No entanto, Descarte considerava que a Astrologia (nessa época, a astrologia era considerada uma ciência válida), a Astronomia, a Alquimia (a predecessora das atuais ciências biológicas e químicas) e todos os outros conhecimentos que lidavam com suposições sobre o espaço e o tempo (e seu conteúdo: a phisis), apenas afirmavam opiniões particulares sobre o mundo. Os saberes que se obtém destas ciências advém da percepção, seja dos astros, seja dos elementos físicos que nos rodeiam. Portanto, para Descartes, os resultados destas percepções podem variar de pessoa para pessoa na medida em que cada indivíduo só pode fazer observações segundo um ponto de vista particular, ou seja, único e singular para cada um. Dois astrólogos, por exemplo, poderiam obter resultados diferentes partindo da observação da mesma conjuntura de astros no céu. Por outro lado, dois matemáticos jamais poderiam chegar a resultados diferentes ao executarem a mesma operação matemática.

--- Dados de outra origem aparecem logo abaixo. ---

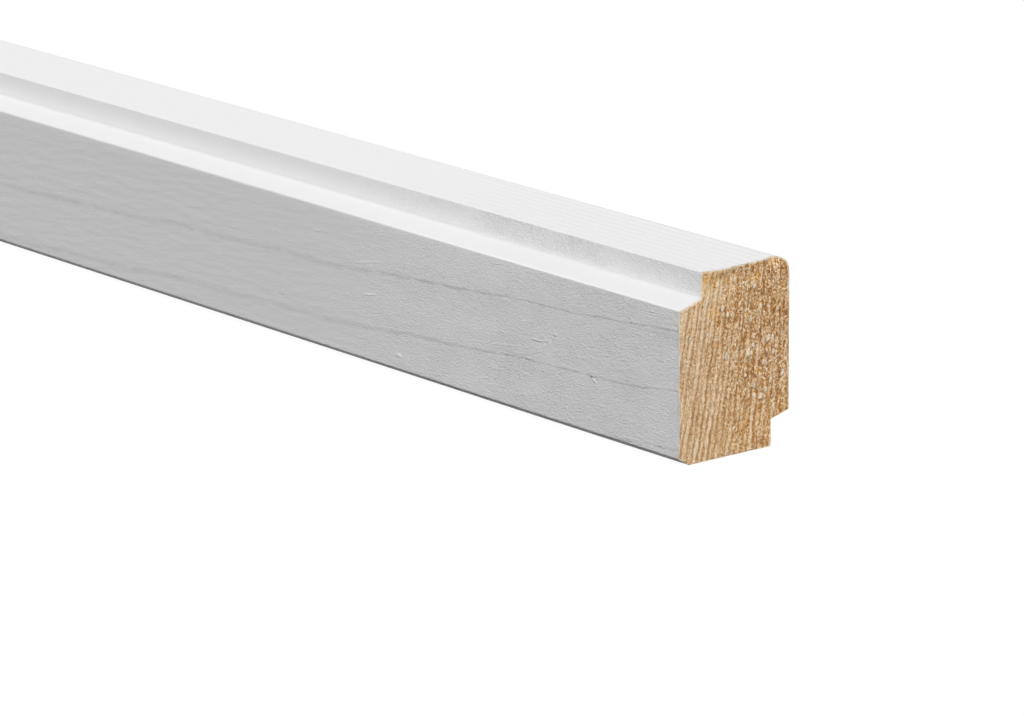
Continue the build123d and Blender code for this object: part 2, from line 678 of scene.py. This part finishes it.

A diferença crucial entre estas formas de conhecer (as ciências exatas de um lado e as ciências naturais de outro) era justa-mente o Método adotado. O grupo formado pelas ciências exatas tinha por metodologia descartar qualquer conhecimento que fosse obtido pelas vias sensórias (visão, audição, olfato, paladar, tato), enquanto que as ciências ditas “da natureza” se apoiavam exatamente nestas percepções físicas do mundo.
Na filosofia fundou-se, assim, o Racionalismo. Esta doutrina apoiava todo e qualquer conhecimento válido universal e necessariamente, única e exclusivamente, obtido no exercício da Razão por meio, principalmente, do uso extensivo das ferramentas fornecidas pela lógica, pela geometria e pela matemática. Os racionalistas abdicavam de executar qualquer tipo de experiência que envolvesse os sentidos, já que eles acreditavam que estes só poderiam fornecer pontos de vista particulares sobre o mundo. Eles acreditavam que somente com as opiniões individuais sobre os diversos objetos particulares não se poderia formar um conjunto de afirmações realmente válidas, ou seja, não se poderia constituir uma ciência e, deste modo, não se poderia obter um conhecimento verdadeiro segundo os moldes que eles propunham. Descartes é considerado, por muitos, como o fundador deste movimento filosófico.
O pai do Racionalismo, portanto, propôs que, para se iniciar a construção de um conhecimento baseado exclusivamente na Razão, há a necessidade de seguir o mesmo plano de um engenheiro que quer construir um alto edifício. Em primeiro lugar, o engenheiro deve limpar o terreno onde a obra será construída. Se houver um prédio antigo, já velho e fraco, este deverá ser derrubado para que um novo alicerce seja inserido em seu lugar.
Portanto, o filósofo também deve se desfazer das antigas teorias para começar a pensar as bases de um novo e forte tipo de conhecimento. Descartes concluiu que o filósofo racionalista deve se desfazer de todo o conhecimento baseado nas sensações e na experiência sensível. Deve se desfazer de tudo que for minimamente duvidoso, para que nem uma sombra de ilusão enfraqueça seu novo edifício que será a nova doutrina sobre o quê se pode de fato conhecer. Este importante pensador mostrou que, para se iniciar uma investigação rigorosa sobre o quê se pode conhecer, sobre os objetos, sobre o Ser, ou até mesmo sobre o espírito ou sobre Deus, é necessário primeiro se saber o como conhecer tais coisas. O Método está, portanto, para Descartes, intrinsecamente relacionado com o objeto do conhecimento e, por vezes, o método e o objeto confundem-se mutuamente.
O Método é o fazer filosófico por essência. O Método é o determinante da ação, do sujeito e do objeto. Um discurso sobre o Método é a tentativa de estabelecer o quê o sujeito pode conhecer, de que forma ele deve fazê-lo e até como este sujeito se vê inserido nesta investigação.